As brazy of a time as it is in America today, you have to keep ya head up and find hope in any way possible.
There’s still all types of dope shit happening all around us. Motivated ass people are out there strategizing the next great idea, artists are still creating, and sundress season is upon us!
This is, after all, a country built off immigrants, a testament to how lit the American dream still is, it’s the story of the motherf*cking janitor who invented Hot Cheetos.
Yup, that snack you end up copping every time you’re smacked out your mind at the store and totally forgot why you went there in the first place, was made by a custodian.
Think about that. The janitor who deadass cleaned the toilets at the Frito-Lay factory in Rancho Cucamonga, California came up harder than anyone else in that bum ass place.
Richard Montanez, who immigrated from Mexico in the 70s and had the dream of one day being a trash man in the great country of the United States, is now an executive at the company, leading multicultural sales across Pepsi North America and getting this bread.
For him, it was a simple moment at the factory that made him look at things differently and envision something bigger. In a message from the company’s president at the time, he urged all employees to “act like an owner.” In an interview with (f*ck) Fox News he recalled,
“I looked around and didn’t see a lot of reaction from my co-workers, but for me it was the opportunity to do something different.”
This right there tells you a lot. The same message being relayed to a room full of people but only one man took it seriously. A man who had virtually nothing but never complained. F*ck these other overprivileged assholes who constantly complain in corporate America but never want to do anything about it!
Anyways, one day at the young factory, there was a spill and some of the uncoated Cheetos got all over the place. Montanez picked them shits up, brought them to the crib and gave them some real flavor.

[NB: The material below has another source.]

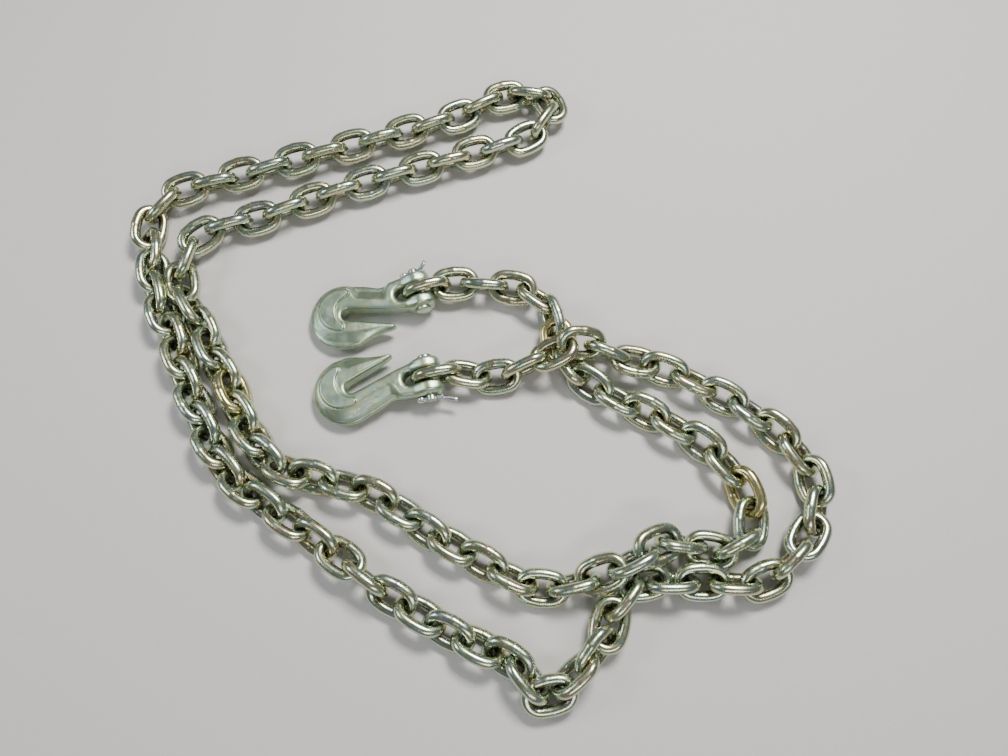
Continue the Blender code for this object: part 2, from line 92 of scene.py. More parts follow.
# Route of the links, counted from 0 in the first hook's clevis: link, x, y and height of
# its centre, and lean in degrees. Lean turns a link about the line of the chain from
# lying flat, and every odd link stands a quarter turn further round.
ROUTE = [
    (1, -42.5, 288.3, 12, 110), (3, 7, 284, 12, 110), (4, 30, 275, 12, 118),
    (5, 42, 256, 12, 150), (6, 47, 238, 10, 190), (7, 56, 217, 10, 210),
    (8, 71, 199, 12, 222), (10, 115, 174, 12, 225), (12, 159, 148, 12, 225),
    (13, 175, 131, 12, 225), (14, 190, 110, 12, 225), (15, 191, 85, 12, 262),
    (16, 179, 66, 13, 270), (17, 157, 66, 14, 255), (18, 135, 69, 20, 250),
    (19, 116, 66, 27, 250), (20, 96, 53, 27, 250), (21, 75, 46, 20, 250),
    (23, 29, 36, 12, 250), (25, -17, 56, 12, 228), (27, -60, 80, 12, 225),
    (29, -101, 106, 12, 225), (31, -151, 121, 12, 225), (32, -174, 127, 12, 222),
    (33, -191, 140, 12, 222), (34, -203, 156, 12, 225), (36, -224, 192, 12, 225),
    (38, -244, 228, 12, 235), (40, -265, 266, 12, 255), (41, -278, 289, 12, 275),
    (42, -277, 313, 12, 300), (43, -266, 335, 12, 290), (45, -218, 352, 12, 290),
    (47, -171, 372, 12, 290), (50, -100, 397, 12, 290), (53, -26, 420, 12, 290),
    (54, -2, 428, 12, 290), (55, 20, 438, 12, 285), (56, 38, 454, 12, 275),
    (57, 42, 474, 12, 265), (58, 24, 484, 12, 255), (59, 1, 483, 12, 250),
    (61, -41, 462, 12, 250), (64, -114, 436, 12, 250), (67, -189, 413, 12, 250),
    (70, -262, 389, 12, 250), (71, -287, 382, 12, 250), (72, -305, 365, 12, 248),
    (73, -313, 342, 12, 238), (74, -309, 320, 12, 228), (75, -304, 300, 13, 225),
    (76, -298, 281, 12, 225), (78, -279, 240, 12, 225), (80, -262, 202, 12, 225),
    (82, -243, 163, 12, 225), (84, -221, 129, 12, 225), (86, -189, 101, 12, 228),
    (88, -146, 73, 12, 230), (90, -104, 43, 12, 275), (91, -83, 29, 12, 305),
    (93, -41, 5, 12, 315), (95, 4, -16, 12, 315), (96, 18, -26, 12, 300),
    (97, 32, -39, 12, 280), (98, 48, -23, 15, 300), (99, 70, -11, 13, 330),
    (100, 79, 11, 12, 362), (101, 90, 31, 10, 372), (102, 105, 40, 9, 378),
    (103, 125, 39, 11, 380), (104, 148, 41, 12, 380), (106, 198, 41, 12, 378),
    (107, 218, 57, 12, 360), (108, 234, 75, 12, 340), (109, 242, 94, 12, 325),
    (110, 245, 117, 12, 318), (112, 218, 159, 12, 315), (114, 180, 187, 12, 315),
    (116, 133, 211, 13, 312), (117, 109, 218, 16, 285), (118, 85, 223, 23, 250),
    (119, 63, 228, 28, 220), (120, 41, 219, 27, 214), (121, 19, 213, 20, 184),
    (122, -3, 202, 13, 152), (123, -28.5, 205, 12, 135),
]
LINKS = 125
GOLDEN_LINKS = (6, 14, 36)
MEETING_DISTANCE = 52
PAIRS_EVERY = 50
HOOK_TINT = 0.2
PATCH_GAIN = 1.6
PATCH_SHIFT = -0.3
NOISE_LOW = 0.3
NOISE_HIGH = 0.7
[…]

Mimicking the traditional Mexican dish elote, he had his wife add real chili instead of that fake ass cheese shit and soon everyone at the crib started f*cking with it. It was actually so poppin’ that it didn’t seem like too crazy of an idea to show these fools at corporate.
So with about two weeks to prepare, he set up the presentation, borrowed a book on business strategies at the local library, made sure his English was as Gucci as possible, and pulled up on these suits with a tie he copped for $3. He also put some of his own swag into it and mad this shit extra hot.
“I had two weeks to prepare a presentation for the company executives. I’m a little bit of an artist so I even designed the bags and put the Cheetos in it.”
Of course the proof was in the pudding and Hot Cheetos were an instant hit. Shout out to the peeps at Frito-Lay for letting this man rock and not stealing his idea too!
Fast forward to 2017 and he’s holding it down for all Hispanic workers at Frito-Lay.
When it comes to hiring and marketing to his the Spanish community, Montanez has led the charge when it comes to keeping his people into the picture.
The fact that he’s dealing with a food brand and is coming up with strategies to actually feed his people is something that means a lot to him.
“Latinos who have made it like myself have a responsibility to open doors to younger generations and teach them that they can do it. I do it because I can and I know what it is like to be hungry.”
It’s a beautiful thing when a man with nothing can come to this country, work his ass off, get a position he’s perfect for, and be able to affect other people’s lives.
But no shout out to white people who’ve been taking his creation and legacy and turning it into some funky ass shit.
They really putting this on salads bruh.
And turning this into rice crispy treats. WTF!
Nah you know they’re wildin’ when they’re drinking this shit with tequila.
Leave it to Katy Perry to kill it completely. I’m done.
Eternal shoutsout to Richard Montanez, King of the Hot Cheetos.